Errol Morris’ Standard Operating Procedure returns to these photographs, which were taken from three separate cameras and freely shared with other servicemen and women posted at the prison, as exhibit A in his investigation of what happened, how it happened and why it happened. They are the evidence that broke the story to the public and the raw material used by military investigator Brent Pack to construct a timeline of events. But they have since become symbols loaded with meanings accrued over time and media overexposure. Morris challenges us to really understand what the pictures show and what they don’t show, and what they really mean.

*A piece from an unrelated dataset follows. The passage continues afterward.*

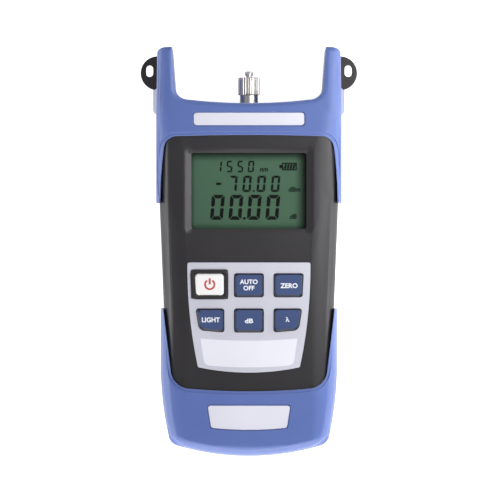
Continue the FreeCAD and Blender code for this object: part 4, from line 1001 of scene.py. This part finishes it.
# Studio: white table and room, soft boxes above the meter on all sides, and three low ones for its rims

studio = {
    "table": 3.0,
    "tableBelow": 0.02 * mm,    # so that the table's face and the meter's don't coincide
    "tableGlow": 0.85,          # with the lamps on it, the table is seen as white
    "world": 0.22,              # light of the white room
    "mirrored": 0.4,            # what glossy and clear pieces mirror of the room and the table
    "boxes": (
        {"at": (-0.62, 0.05, 0.34), "size": (0.5, 0.9), "watts": 0.2},
        {"at": (0.2, 0.08, 0.23), "size": (0.14, 0.3), "watts": 0.75},
        {"at": (0.05, 0.75, 0.75), "size": (0.9, 0.5), "watts": 0.65},
        {"at": (0.0, -0.6, 0.5), "size": (0.9, 0.4), "watts": 2.3},
        {"at": (-0.4, 0.0, 0.07), "size": (0.7, 0.12), "watts": 1.3},
        {"at": (0.4, 0.0, 0.07), "size": (0.7, 0.12), "watts": 1.1},
        {"at": (0.0, -0.42, 0.07), "size": (0.5, 0.12), "watts": 1.2},
    ),
}


# Raises a strength for the rays that leave glossy and clear pieces.
def mirroredToo(tree, path, strength):
    for name in ("Is Glossy Ray", "Is Transmission Ray"):
        mirrored = addNode(tree, "ShaderNodeMath", {0: path.outputs[name], 1: studio["mirrored"]},
                           operation="MULTIPLY").outputs[0]
        strength = addNode(tree, "ShaderNodeMath", {0: strength, 1: mirrored},
                           operation="MAXIMUM").outputs[0]
    return strength


# Table of matt white paper, with faint clouds a third of a metre across.
def whiteTable():
    bpy.ops.mesh.primitive_plane_add(size=studio["table"], location=(0, 0, -studio["tableBelow"]))
    table = bpy.context.object
    table.name = "table"
    finish, tree, shader, place = startFinish("whiteTable", Roughness=0.9, IOR=1.3)
    cloud = addNode(tree, "ShaderNodeTexNoise", {"Vector": place, "Scale": 3.0})
    tint(tree, shader, cloud.outputs["Fac"], "#f2f2f2", "#f5f5f5")
    path = addNode(tree, "ShaderNodeLightPath")
    seen = addNode(tree, "ShaderNodeMath", {0: path.outputs["Is Camera Ray"], 1: studio["tableGlow"]},
                   operation="MULTIPLY").outputs[0]
    tree.links.new(mirroredToo(tree, path, seen), shader.inputs["Emission Strength"])
    shader.inputs["Emission Color"].default_value = (1, 1, 1, 1)
    table.data.materials.append(finish)


# Soft boxes: flat lamps that all face the middle of the meter.
def softBoxes():
    for number, box in enumerate(studio["boxes"]):
        lamp = bpy.data.lights.new(f"softBox{number}", "AREA")
        lamp.shape = "RECTANGLE"
        lamp.size, lamp.size_y = box["size"]
        lamp.energy = box["watts"]
        holder = bpy.data.objects.new(lamp.name, lamp)
        bpy.context.collection.objects.link(holder)
        holder.location = box["at"]
        holder.rotation_euler = (-Vector(box["at"])).to_track_quat("-Z", "Y").to_euler()


# Room of white paper: seen as white, and a dim even light on the meter.
def paperSky():
    world = bpy.data.worlds.new("paperSky")
    bpy.context.scene.world = world
    world.use_nodes = True
    tree = world.node_tree
    background = tree.nodes["Background"]
    path = addNode(tree, "ShaderNodeLightPath")
    seen = addNode(tree, "ShaderNodeMapRange", {"Value": path.outputs["Is Camera Ray"],
                                                "To Min": studio["world"], "To Max": 1.0}).outputs["Result"]
    tree.links.new(mirroredToo(tree, path, seen), background.inputs["Strength"])
    background.inputs["Color"].default_value = (1, 1, 1, 1)


# Camera: straight above the meter and far away, with a long lens
viewer = {"at": (0.0005, 0.0007, 3.0), "lens": 459.0, "sensor": 36.0}


def lookDown():
    camera = bpy.data.cameras.new("viewer")
    camera.lens = viewer["lens"]
    camera.sensor_width = viewer["sensor"]
    camera.clip_start = 0.01
    holder = bpy.data.objects.new("viewer", camera)
    bpy.context.collection.objects.link(holder)
    holder.location = viewer["at"]
    bpy.context.scene.camera = holder


whiteTable()
softBoxes()
paperSky()
lookDown()
bpy.context.scene.view_settings.view_transform = "Standard"
print("studio set")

Along with soldiers, army investigators, a civilian interrogator, and former Brigadier General Janis Karpinski, Errol Morris interviews five of the seven indicted MPs (including Lynndie England, whose “thumbs up” poses with naked prisoners gave her instant global notoriety). They all speak directly into the camera (courtesy of his “Interrotron” system) to confront us directly with their stories. The technique grants them a palpable level of respect and challenges us to really confront them. It’s not that Morris thinks they are merely innocent dupes in a larger conspiracy, but he does believe that their stories deserve to be heard.

Morris is a filmmaker as detective, looking for contradictions, comparing the stories of witnesses, trying to find out the stories that we’re not being told. The result is not simply a political documentary, it’s a police procedural, an investigative mystery, a study in perceptions, a portrait in how the media shapes a story and how the government shapes a story for the media.